Марья Петровна объяснила причины, которые привели ее к мысли об ускорении свадьбы.
— Пустяки! Нашли тоже утешение в горе… У ней, чай, обо всем этом и в мыслях-то нет… а вы…
Он укоризненно покачал головой. Марья Петровна молчала.
— Потерять такого человека, как Егор… тяжело и не для дочери… да еще такой, которая и узнала-то его менее года перед смертью…
Иннокентий Антипович вздохнул. Он оказался почти правым. Время взяло свое, Таня успокоилась и на ее лице даже появилась, хотя и как редкая гостья, улыбка.
Борис Иванович, под влиянием Гладких, на которого он смотрел как на второго отца любимой девушки, согласился и не подымал вопроса о свадьбе, пока впечатления горькой утраты окончательно не смягчатся временем в сердце его невесты.
Он был доволен тем, что жил под одною с ней кровлею, дышал одним воздухом и не уезжал из высокого дома, где он безусловно был счастлив под живительными лучами ласки матери и горячо любимой девушки, его будущей жены.

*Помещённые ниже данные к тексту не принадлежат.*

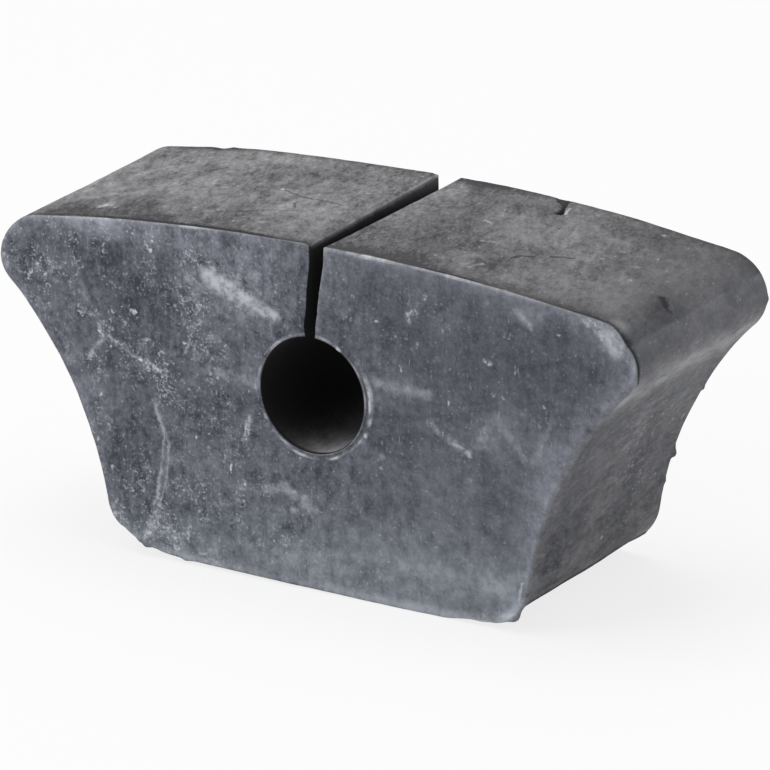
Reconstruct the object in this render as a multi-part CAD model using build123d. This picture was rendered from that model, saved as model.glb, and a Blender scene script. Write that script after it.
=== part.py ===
from build123d import *
import os
from math import sqrt

# A sway bar bushing: one block of moulded rubber, split from its crown to its bore so that
# it opens over the bar. A bracket holds it by the crown and the sides, and presses its flat
# base against the frame.
# The origin is on the bar's axis, half way along the block. X runs across the block, Y runs
# along the bar from the front face to the back face, and Z points up to the crown.

# Driving dimensions in millimetres
length = 43.0
bore_radius = 10.0

# Outline of the block, the same on both sides of the bore
width = 123.2
crown_height = 26.1
crown_radius = 390.0
nose_radius = 7.1
flank_radius = 65.0
base_drop = 34.5
base_width = 83.0
base_corner_radius = 10.0

# Soft edge round both end faces, left by the mould
edge_round = 0.8

# Half-round bead that the mould's core leaves round the front mouth of the bore
bead_radius = 0.55

# Right wall of the slit, measured from the centre line: it is straight along the bar
slit_x_at_crown = 2.75
slit_x_at_bore = 0.75

# Gap of the slit. It gapes towards the back, where the left wall leans away
front_gap_at_crown = 2.7
front_gap_at_bore = 2.0
back_gap_at_crown = 4.6
back_gap_at_bore = 2.6

# How far the slit's cutter runs past the rubber
cutter_margin = 3.0


def hollow_centre(upper, lower):
    """Centre of the hollow flank's arc, which touches the nose and the base corner."""
    to_upper = flank_radius + nose_radius
    to_lower = flank_radius + base_corner_radius
    span = upper - lower
    along = (to_lower**2 - to_upper**2 + span.length**2) / (2 * span.length)
    across = sqrt(to_lower**2 - along**2)
    step = span.normalized()
    return lower + step * along + Vector(step.Y, -step.X) * across


def outline():
    """End view of the block: a shallow crown, round noses, hollow flanks and a flat base."""
    crown_centre = Vector(0, crown_height - crown_radius)
    nose_x = width / 2 - nose_radius
    nose_rise = sqrt((crown_radius - nose_radius) ** 2 - nose_x**2)
    nose_centre = Vector(nose_x, crown_centre.Y + nose_rise)
    corner_centre = Vector(base_width / 2 - base_corner_radius, base_corner_radius - base_drop)
    flank_centre = hollow_centre(nose_centre, corner_centre)

    crown_end = crown_centre + (nose_centre - crown_centre).normalized() * crown_radius
    nose_end = nose_centre + (flank_centre - nose_centre).normalized() * nose_radius
    flank_end = corner_centre + (flank_centre - corner_centre).normalized() * base_corner_radius
    base_end = Vector(corner_centre.X, -base_drop)

    crown = ThreePointArc((-crown_end.X, crown_end.Y), (0, crown_height), crown_end)
    nose = TangentArc(crown_end, nose_end, tangent=crown % 1)
    flank = TangentArc(nose_end, flank_end, tangent=nose % 1)
    corner = TangentArc(flank_end, base_end, tangent=flank % 1)
    side = Curve() + [nose, flank, corner]
    base = Line(base_end, (-base_end.X, base_end.Y))
    return make_face([crown, base, *side.edges(), *mirror(side, Plane.YZ).edges()])


def block():
    """The outline drawn along the bar, with soft edges round both end faces."""
    solid = extrude(Plane.XZ * outline(), length / 2, both=True)
    ends = solid.faces().filter_by(Plane.XZ)
    return fillet(ends.edges(), edge_round)


def bore():
    """Room for the bar."""
    return extrude(Plane.XZ * Circle(bore_radius), length, both=True)


def bore_bead():
    """The bead round the bore's mouth, flat against the front face."""
    middle = Vector(bore_radius + bead_radius, -length / 2)
    inner = middle - Vector(bead_radius, 0)
    outer = middle + Vector(bead_radius, 0)
    front = middle - Vector(0, bead_radius)
    profile = make_face([ThreePointArc(inner, front, outer), Line(outer, inner)])
    return revolve(profile, Axis.Y)


def slit_section(y):
    """The slit on the plane at y, run on straight above the crown and down into the bore."""
    share = y / length + 0.5
    gap_at_crown = front_gap_at_crown + share * (back_gap_at_crown - front_gap_at_crown)
    gap_at_bore = front_gap_at_bore + share * (back_gap_at_bore - front_gap_at_bore)

    def at_height(x_at_bore, x_at_crown, z):
        rise = (z - bore_radius) / (crown_height - bore_radius)
        return (x_at_bore + rise * (x_at_crown - x_at_bore), z)

    left_at_bore = slit_x_at_bore - gap_at_bore
    left_at_crown = slit_x_at_crown - gap_at_crown
    top = crown_height + cutter_margin
    foot = bore_radius / 2
    corners = [
        at_height(slit_x_at_bore, slit_x_at_crown, top),
        at_height(left_at_bore, left_at_crown, top),
        at_height(left_at_bore, left_at_crown, foot),
        at_height(slit_x_at_bore, slit_x_at_crown, foot),
    ]
    return Plane.XZ.offset(-y) * make_face(Polyline(corners, close=True))


def slit():
    """The cut from the crown to the bore: a ruled wedge between the two ends."""
    reach = length / 2 + cutter_margin
    return loft([slit_section(-reach), slit_section(reach)], ruled=True)


bushing = block() - bore() + bore_bead() - slit()

os.makedirs("parts", exist_ok=True)
export_step(bushing, "parts/bushing.step")
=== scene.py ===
import bmesh
import bpy
import numpy as np
from mathutils import Matrix, Vector
from mathutils.geometry import delaunay_2d_cdt


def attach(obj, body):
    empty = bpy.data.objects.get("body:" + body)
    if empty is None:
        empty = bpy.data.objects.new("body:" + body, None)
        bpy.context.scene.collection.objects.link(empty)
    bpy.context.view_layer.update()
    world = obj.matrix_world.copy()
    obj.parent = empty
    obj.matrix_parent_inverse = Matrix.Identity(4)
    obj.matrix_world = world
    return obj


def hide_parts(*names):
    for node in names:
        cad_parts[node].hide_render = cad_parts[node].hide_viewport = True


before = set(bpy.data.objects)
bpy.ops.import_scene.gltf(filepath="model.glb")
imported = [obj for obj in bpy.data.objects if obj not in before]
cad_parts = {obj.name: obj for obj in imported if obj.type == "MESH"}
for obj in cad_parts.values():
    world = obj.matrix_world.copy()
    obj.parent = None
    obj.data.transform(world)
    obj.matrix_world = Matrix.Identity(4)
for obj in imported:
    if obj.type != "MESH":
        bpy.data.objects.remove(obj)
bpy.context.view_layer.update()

# Bushing: one block of natural rubber that is pressed in a steel mould. The mould leaves a soft
# edge, a thin lip round the front face and flash round the bore's mouth, and a knife cuts the
# slit. The sizes are in millimetres, as in the part's source.

MM = 0.001
length = 43.0
bore_radius = 10.0
width = 123.2
crown_height = 26.1
crown_radius = 390.0
nose_radius = 7.1
flank_radius = 65.0
base_drop = 34.5
base_width = 83.0
corner_radius = 10.0
slit_x_at_crown = 2.75
slit_x_at_bore = 0.75
front_gap = {"crown": 2.7, "bore": 2.0}
back_gap = {"crown": 4.6, "bore": 2.6}

# The outline of the end view: each arc is a centre, a radius and the turn of its outward
# direction from straight up. The hollow flank touches the nose and the base corner.
crown_centre = np.array([0.0, crown_height - crown_radius])
nose_x = width / 2 - nose_radius
nose_rise = np.sqrt((crown_radius - nose_radius) ** 2 - nose_x**2)
nose_centre = crown_centre + [nose_x, nose_rise]
corner_centre = np.array([base_width / 2 - corner_radius, corner_radius - base_drop])
span = nose_centre - corner_centre
reach_up = flank_radius + nose_radius
reach_down = flank_radius + corner_radius
along = (reach_down**2 - reach_up**2 + span @ span) / (2 * np.hypot(*span))
across = np.sqrt(reach_down**2 - along**2)
step = span / np.hypot(*span)
flank_centre = corner_centre + along * step + across * np.array([step[1], -step[0]])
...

В чуткое сердце одной Марьи Петровны закралось сомнение в радужной будущности молодых людей: такое долгое откладывание свадьбы не предвещало, по ее мнению, ничего хорошего.
Эту мысль она хранила, впрочем, в самой себе.
Особенно утвердило ее в том то обстоятельство, что это роковое предчувствие начало сбываться.
Нравственное постепенное исцеление Татьяны Петровны не шло далеко рука об руку с исцелением физическим. Напротив, глубокое горе и отчаяние, которым она предавалась в течение полутора месяца, оставили неизгладимый след на ее здоровье, что заставило даже обитателей высокого дома переселиться в К., где ослабевшая физически молодая девушка была отдана в распоряжение врачей.
Последние уложили ее в постель, с которой она не вставала тоже около месяца, а затем, хотя и была признана поправившеюся, но, по совету докторов, ранее укрепления организма моционом и усиленным питанием о выходе в замужество не могло быть и речи. Свадьбу снова пришлось отложить на год.
Сабиров был в деятельной переписке со своими петербурскими приемными родителями и подробно сообщал им о состоянии духа, о болезни своей невесты, но тон этих писем не был жалобным, в них сквозило лишь безграничное, но далеко не плотское чувство молодого инженера к избранной им будущей подруге своей жизни.
Время шло своим обычным чередом.
Снова наступил май, и снова высокий дом оживился — его обитатели вернулись из К. Кругом началась обычная приисковая сутолока.
Татьяна Петровна поправлялась — это вносило радость в сердце не только Бориса Ивановича, но и всех окружающих молодую девушку, начиная с Марьи Петровны и Гладких и кончая последним работником высокого дома. Все домашние буквально обожали ее.